The phenomenon of settlers covering their faces is quite new, and clearly a response to the increased use of video cameras by Palestinians and internationals, who have a few times been able to press charges against settlers with the aid of video evidence.

Four days later in the north, in the village of Huwarra near Nablus, two Palestinians were attacked in their home at dawn by settlers from nearby Yitzhar settlement – one was stabbed and the other hit on the head with a wrench. As a friend of mine noted, if a Palestinian had managed to stab a settler inside a settlement, the whole West Bank would be shut down. The surrounding villages would be placed under curfew for up to a week while they searched for the attacker, and likely the house of the attacker’s family would be demolished. In the case of these settler attacks, there has been no response.

The Palestinians who were attacked last week have all survived, but even in cases where settlers kill Palestinians, there is no police or army follow-up. In the case of 15 year old Hammad Khadatbh from the village of Beit Furiq, who was found murdered and mutilated in the lands of a settlement on 16th April – clearly tortured and dumped, naked with a broken neck, missing fingers and puncture wounds across his torso – Israeli police immediately concluded that he had been murdered, but there has since been no indication of any investigation of the settlement.

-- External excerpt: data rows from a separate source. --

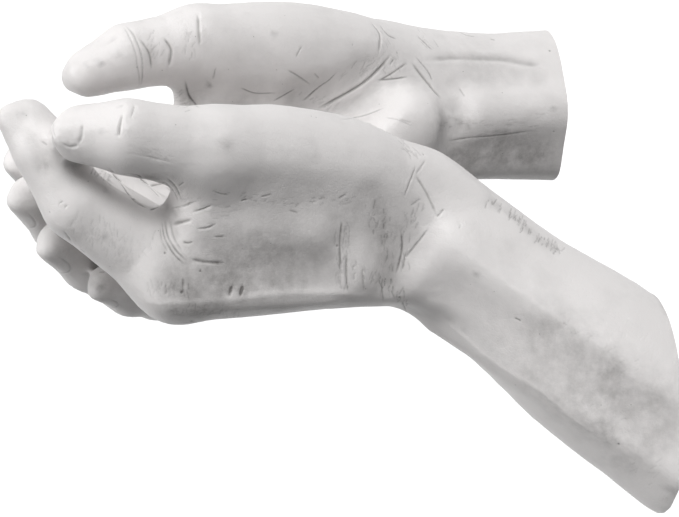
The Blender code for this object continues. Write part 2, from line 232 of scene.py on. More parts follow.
def put(nodeTree, kind, feeds, **settings):   # a feed is another node's output, or a value
    made = nodeTree.nodes.new(kind)
    for setting, value in settings.items():
        setattr(made, setting, value)
    for key, feed in feeds.items():
        if isinstance(feed, bpy.types.NodeSocket):
            nodeTree.links.new(feed, made.inputs[key])
        else:
            made.inputs[key].default_value = feed
    return made.outputs


def calc(nodeTree, operation, *feeds, clamp=False):
    feeds = dict(enumerate(feeds))
    return put(nodeTree, "ShaderNodeMath", feeds, operation=operation, use_clamp=clamp)[0]


def scaledBy(nodeTree, vector, factor):
    return put(nodeTree, "ShaderNodeVectorMath", {0: vector, "Scale": factor}, operation="SCALE")[0]


def hump(nodeTree, reach, power):   # 1 on the line, falling away to 0 at about two widths from it
    raised = calc(nodeTree, "POWER", reach, power)
    return calc(nodeTree, "EXPONENT", calc(nodeTree, "MULTIPLY", raised, -1.0))


def newCarver(name, inputs):   # a tree that works on the skin, with inputs of its own
    inputs = [("Skin", "Geometry"), *inputs.items(), ("Finish", "Material")]
    return newTree(name, "GeometryNodeTree", inputs, [("Skin", "Geometry")])


def read(nodeTree, name):
    return put(nodeTree, "GeometryNodeInputNamedAttribute", {"Name": name}, data_type="FLOAT")[0]


def store(nodeTree, geometry, name, value):
    feeds = {"Geometry": geometry, "Name": name, "Value": value}
    return put(nodeTree, "GeometryNodeStoreNamedAttribute", feeds, data_type="FLOAT", domain="POINT")[0]


def atNearest(nodeTree, geometry, value):   # the value at the geometry's nearest point
    nearest = put(nodeTree, "GeometryNodeSampleNearest", {"Geometry": geometry}, domain="POINT")[0]
    feeds = {"Geometry": geometry, "Value": value, "Index": nearest}
    return put(nodeTree, "GeometryNodeSampleIndex", feeds, data_type="FLOAT", domain="POINT")[0]


def endCarver(nodeTree, geometry, start, end):
    real = put(nodeTree, "GeometryNodeRealizeInstances", {"Geometry": geometry})[0]
    finished = put(nodeTree, "GeometryNodeSetMaterial", {"Geometry": real, "Material": start["Finish"]})[0]
    nodeTree.links.new(finished, end[0])


def pushSkin(nodeTree, push, wash, start, end):   # moves the skin along its normal, and adds to its wash; a negative amount paints a highlight
    normal = put(nodeTree, "GeometryNodeInputNormal", {})[0]
    offset = scaledBy(nodeTree, normal, push)
    total = calc(nodeTree, "ADD", read(nodeTree, "wash"), wash)
    stored = store(nodeTree, start["Skin"], "wash", total)
    moved = put(nodeTree, "GeometryNodeSetPosition", {"Geometry": stored, "Offset": offset})[0]
    endCarver(nodeTree, moved, start, end)


def lineCarver():   # follows lines over the skin, and presses a groove or raises a ridge along them
    made, start, end = newCarver("lineCarver", {
        "Lines": "Object", "Width": "Float", "Depth": "Float", "Lip": "Float", "Wash": "Float",
    })
    lines = put(made, "GeometryNodeObjectInfo", {"Object": start["Lines"]})["Geometry"]
    distance = put(made, "GeometryNodeProximity", {0: lines}, target_element="EDGES")["Distance"]
    strength = atNearest(made, lines, read(made, "strength"))
    reach = calc(made, "DIVIDE", distance, start["Width"])
    core = hump(made, reach, 2.0)
    lip = hump(made, calc(made, "ABSOLUTE", calc(made, "SUBTRACT", reach, 2.0)), 2.0)   # two widths out
    raised = calc(made, "MULTIPLY", lip, start["Lip"])
    push = calc(made, "SUBTRACT", raised, calc(made, "MULTIPLY", core, start["Depth"]))
    push = calc(made, "MULTIPLY", push, strength)
    wash = calc(made, "MULTIPLY", calc(made, "MULTIPLY", core, start["Wash"]), strength)
    pushSkin(made, push, wash, start, end)
    return made


pits = {
    "perSquareMetre": 380.0, "radius": 0.55 * mm, "depth": 0.35 * mm, "wash": 0.4, "seed": 7,
    "sizes": {"Min": 0.35, "Max": 1.0},   # shares of the radius and depth
}


def pitCarver():   # small round casting pits, scattered over the skin
    made, start, end = newCarver("pitCarver", {
        "Density": "Float", "Radius": "Float", "Depth": "Float", "Wash": "Float", "Seed": "Int",
    })
    feeds = {"Mesh": start["Skin"], "Density": start["Density"], "Seed": start["Seed"]}
    scattered = put(made, "GeometryNodeDistributePointsOnFaces", feeds, distribute_method="RANDOM")[0]
    distance = put(made, "GeometryNodeProximity", {0: scattered}, target_element="POINTS")["Distance"]
    feeds = {**pits["sizes"], "Seed": start["Seed"]}
    drawn = put(made, "FunctionNodeRandomValue", feeds, data_type="FLOAT")
    size = atNearest(made, scattered, [s for s in drawn if s.enabled][0])
    reach = calc(made, "DIVIDE", distance, calc(made, "MULTIPLY", size, start["Radius"]))
    core = hump(made, reach, 3.0)
    push = calc(made, "MULTIPLY", calc(made, "MULTIPLY", core, size), start["Depth"])
    push = calc(made, "MULTIPLY", push, -1.0)
    wash = calc(made, "MULTIPLY", core, start["Wash"])
    pushSkin(made, push, wash, start, end)
    return made


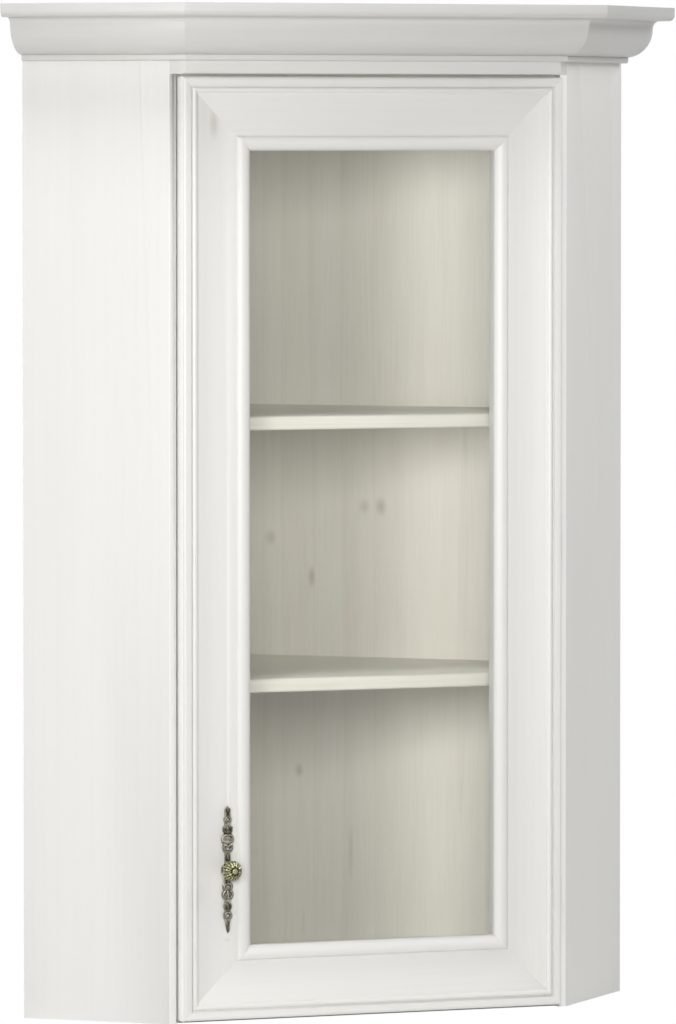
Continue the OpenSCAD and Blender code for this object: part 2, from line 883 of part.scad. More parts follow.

Nor was there any investigation of the case of 15 year old Sharaf Ishtayah, who was murdered by an Israeli bus driver in what eye-witnesses report as an intentional act of the bus-driver swerving towards the young shepherd who was leading his sheep across an Israeli-only road.


Not only do the Israeli authorities fail to investigate settler attacks, they often aid them. Stories abound of Israeli soldiers standing by doing nothing while settlers attack Palestinians. Common also are the situations such as in the village of Asira al Kibliyia, where soldiers handed Palestinians to settlers to beat; and reportedly handed their guns to the settlers to shoot out the water tank on a Palestinian home. In this same village, however, Nahla Machmoud, whose water tank was shot out by the soldiers and settlers, was told by Israeli police that if she ever did anything to a settler who came to her house to harass her family, even just hit one, she would be imprisoned.

Whilst there has been, in recent years, a public backlash against settlers in mainstream Israel, they form the very backbone of the apartheid state that Israel has established through its occupation. And while officially it is impossible for the Israeli government to acknowledge the strategic importance of the settlements (given their illegality) through their armed beligerance settlers have created the seemingly irreversible facts on the ground – thousands and thousands of dounums (a quarter of an acre) in the West Bank annexed to Israel; connected by a series of “Israeli-only” roads justified by “security purposes”, which then work to annex even more land – that for Sharon were the fundamental necessities for his “system of control”.